There will be a time in every developer's career where they experience imposter syndrome.

It's unavoidable.

The more humble and honest you are, the most likely you are to experience it as well. Many of the top developers suffer from the highest levels of imposter syndrome because their egos are so controlled. This is really ironic but a reality.

We're here to break down imposter syndrome. To help us identify, understand and move past it.

Let's dive in.

What is imposter syndrome?

In simple terms, imposter syndrome is the feeling of not being as good as others perceive you to be. One may feel that their skills aren't as good as others believe or that they lucked their way to success.

Obviously this is a terrible thing to experience. It will create negative self-talk, denial of your own abilities and non-acceptance of any successes, due to never feeling like you've earned it.

Imposter syndrome can impact any person in any field, but developers seem to feel it at higher rates than other professions.

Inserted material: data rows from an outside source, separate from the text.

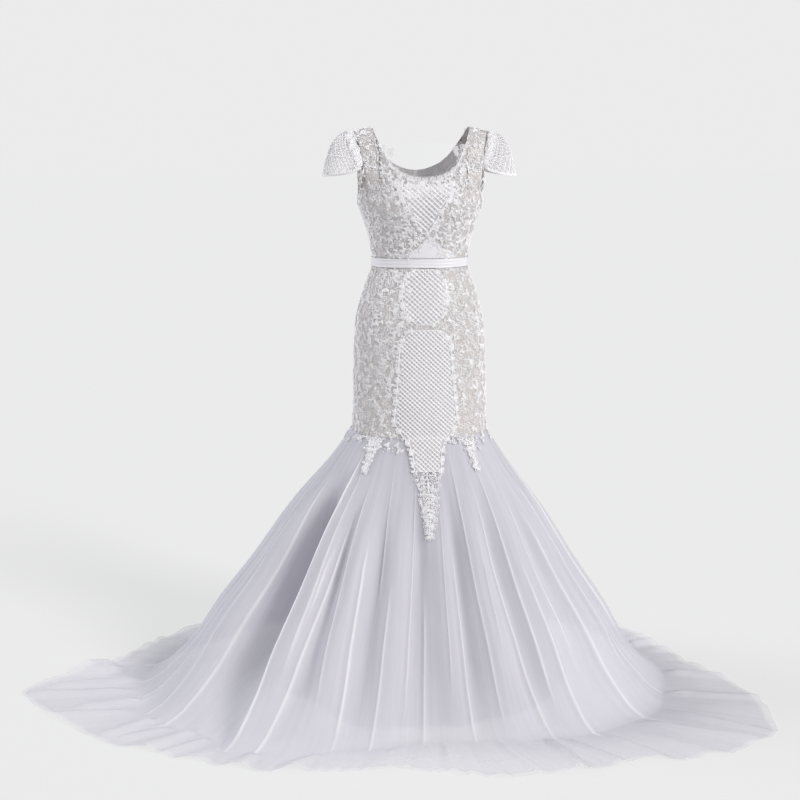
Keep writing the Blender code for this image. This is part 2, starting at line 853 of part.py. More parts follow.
LATTICES = (
    ("lace_bust", BUST_LATTICE, BUST_PITCH),
    ("lace_medallion", MEDALLION, BUST_PITCH),
    ("lace_shield", SHIELD, SHIELD_PITCH),
)
for lattice_name, lattice_outline, lattice_pitch in LATTICES:
    relief_piece(
        lattice_name,
        lattice_cells(lattice_outline, lattice_pitch),
        front_point,
        CLOTH + OVERLAY_GAP,
        LACE_RISE,
        LACE_THIN,
        LACE_WHITE,
        LACE_ROUGHNESS,
    )

TAILS = (
    ("lace_tail_front", 0.0, 0.6190, 0.4720, 0.0330, 0.0050, 4, 8),
    ("lace_tail_left", 39.0, 0.6930, 0.6180, 0.0150, 0.0040, 4, 7),
    ("lace_tail_right", -46.0, 0.6930, 0.6180, 0.0150, 0.0040, 4, 7),
)
for tail_name, centre, head, foot, head_half, foot_half, tail_columns, tail_rows in TAILS:
    def tail_place(column, row):
        share = row / tail_rows
        half = foot_half + (head_half - foot_half) * share
        return half * (2 * column / tail_columns - 1), foot + (head - foot) * share

    def tail_point(offset, height, middle=centre):
        down = 1 - height / (KNEE_HEIGHT - KNEE_SEAM)
        radius = math.hypot(*tulle_point(middle, down).xy)
        return on_front_tulle(middle + math.degrees(offset / radius), down)

    relief_piece(
        tail_name,
        grid_cells(tail_columns, tail_rows, tail_place),
        tail_point,
        CLOTH + OVERLAY_GAP,
        LACE_RISE,
        LACE_THIN,
        LACE_WHITE,
        LACE_ROUGHNESS,
    )

for old in list(bpy.data.objects):
    if old.name not in gown.objects:
        bpy.data.objects.remove(old, do_unlink=True)
bpy.context.scene.collection.children.link(gown)
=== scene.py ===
import math

import bmesh
import bpy
import numpy as np
from mathutils import Euler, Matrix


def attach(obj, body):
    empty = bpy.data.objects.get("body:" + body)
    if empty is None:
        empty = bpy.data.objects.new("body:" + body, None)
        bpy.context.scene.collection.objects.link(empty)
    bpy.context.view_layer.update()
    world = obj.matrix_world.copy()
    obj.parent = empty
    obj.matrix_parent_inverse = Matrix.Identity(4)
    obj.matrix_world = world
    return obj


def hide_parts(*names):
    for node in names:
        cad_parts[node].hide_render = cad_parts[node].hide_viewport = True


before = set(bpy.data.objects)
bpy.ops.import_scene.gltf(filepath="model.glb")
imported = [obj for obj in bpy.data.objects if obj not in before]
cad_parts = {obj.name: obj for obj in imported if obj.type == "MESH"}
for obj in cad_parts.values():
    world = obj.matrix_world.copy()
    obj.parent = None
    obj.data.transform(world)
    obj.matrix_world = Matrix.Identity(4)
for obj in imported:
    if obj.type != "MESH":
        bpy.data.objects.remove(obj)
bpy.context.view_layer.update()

# The camera, the pale floor and the studio light. The gown is seen from a little to its right and from
# just under its shoulders, with a soft key light high on the camera's right and a pale room all round.
SHOULDER_HEIGHT = 1.474
CAMERA_DISTANCE = 3.30
CAMERA_HEIGHT = 1.43
CAMERA_TURN = -7.0
CAMERA_PITCH = 11.3
CAMERA_YAW = 0.874
FOCAL_PIXELS = 1278
PHOTO_PIXELS = 800
SENSOR = 36.0
BACKDROP = (0.832, 0.832, 0.832, 1)
ROOM_LIGHT = (0.93, 0.95, 1.0, 1)
ROOM_STRENGTH = 0.34
SUNS = (
    ("key", (58.0, 0.0, 46.0), 2.4, 18.0, (1.0, 0.98, 0.955)),
    ("side", (60.0, 0.0, -105.0), 1.6, 26.0, (0.97, 0.98, 1.0)),
)
FLOOR_SIZE = 60.0
FLOOR_DROP = 0.0006
FLOOR_GREY = 0.22
FLOOR_GLOW = 0.616

scene = bpy.context.scene
scene.view_settings.view_transform = "Standard"
scene.cycles.transparent_max_bounces = 32

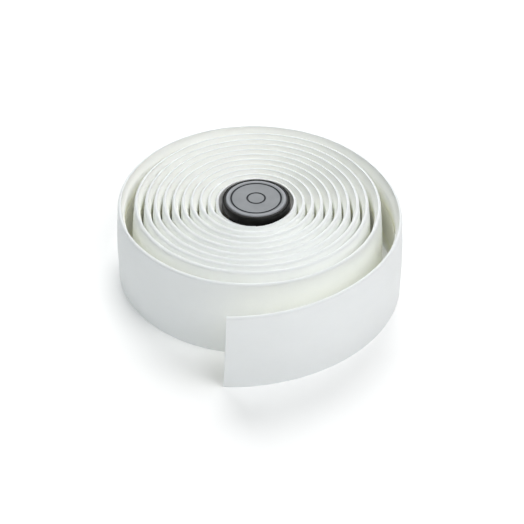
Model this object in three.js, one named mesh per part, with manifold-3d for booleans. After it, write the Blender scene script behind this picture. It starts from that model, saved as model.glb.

Let's explore why.

Why do developers frequently feel it?

This industry, as beautiful as it is, has a lot of factors that either help create or add to the feeling of being an imposter.

What do I mean?

  • Rapidly changing technology: The technology landscape evolves quickly, and developers are expected to keep up with new languages, frameworks, and tools. This constant change can make it challenging to feel confident in one's skills and expertise.
  • High expectations: Developers are often expected to solve complex problems, deliver high-quality products and meet tight deadlines. These expectations can lead to self-doubt and the feeling that one is not living up to their perceived potential.
  • Comparison with peers: Developers work in a competitive environment where they may compare themselves to their colleagues, who might seem more knowledgeable or skilled. This comparison can lead to feelings of inadequacy.
  • Remote work and isolation: Many developers work remotely, which can contribute to feelings of isolation and make it more challenging to seek reassurance or feedback from colleagues.
  • Perfectionism: Developers often strive for perfection in their code and may have high standards for themselves. This drive for excellence can contribute to feelings of inadequacy when they encounter challenges or make mistakes.
  • Dunning-Kruger effect: Developers with less experience may overestimate their abilities, while those with more experience become aware of their limitations, leading to imposter syndrome.
  • Lack of formal education or credentials: Some developers enter the field without a traditional computer science degree or come from a different background. They may feel like imposters compared to their peers with more formal education.

How can I overcome it?

Overcoming imposter syndrome isn't the easiest thing as it's largely something that people deal with alone. However, here are some approaches you can take to help manage and overcome it:

  • Recognize the feelings: Acknowledge that you are experiencing imposter syndrome and remind yourself that it's a common phenomenon. You aren't weird or abnormal for feeling it.
  • Talk about it: Share your thoughts and feelings with trusted friends or mentors. Often, they can offer valuable insights and reassurances to help you overcome your self-doubt.
  • Focus on your achievements: Keep a list of your accomplishments and review it regularly. This will remind you of the hard work and dedication that contributed to your success.
  • Stop comparing yourself to others: Each person's journey is unique. Focus on your own growth and progress instead of measuring yourself against others.
  • Accept compliments: Learn to graciously accept praise and compliments, and remind yourself that you deserve recognition for your hard work.
  • Seek feedback: Constructive criticism can help you grow and improve, while positive feedback can build your confidence.
  • Develop a growth mindset: Embrace challenges as opportunities for learning and growth, rather than focusing on success or failure. Find last week's newsletter here to help explore how to build a growth mindset.
  • Set realistic goals: Break down large tasks into smaller, manageable steps, and celebrate small successes along the way.

How can I avoid it?

  • Develop self-awareness: Understand your strengths and weaknesses, and focus on continuous self-improvement.
  • Build a support network: Cultivate relationships with mentors, colleagues, and friends, who can offer guidance, support and encouragement.
  • Practice self-compassion: Be kind to yourself, and recognize that everyone makes mistakes and experiences setbacks.
  • Celebrate your successes: Take the time to appreciate your accomplishments and give yourself credit for your achievements.
  • Develop resilience: Learn to bounce back from setbacks and challenges. View them as opportunities to grow and improve.

Don't let imposter syndrome get the better of you.

​Identify it. Manage it. Overcome it.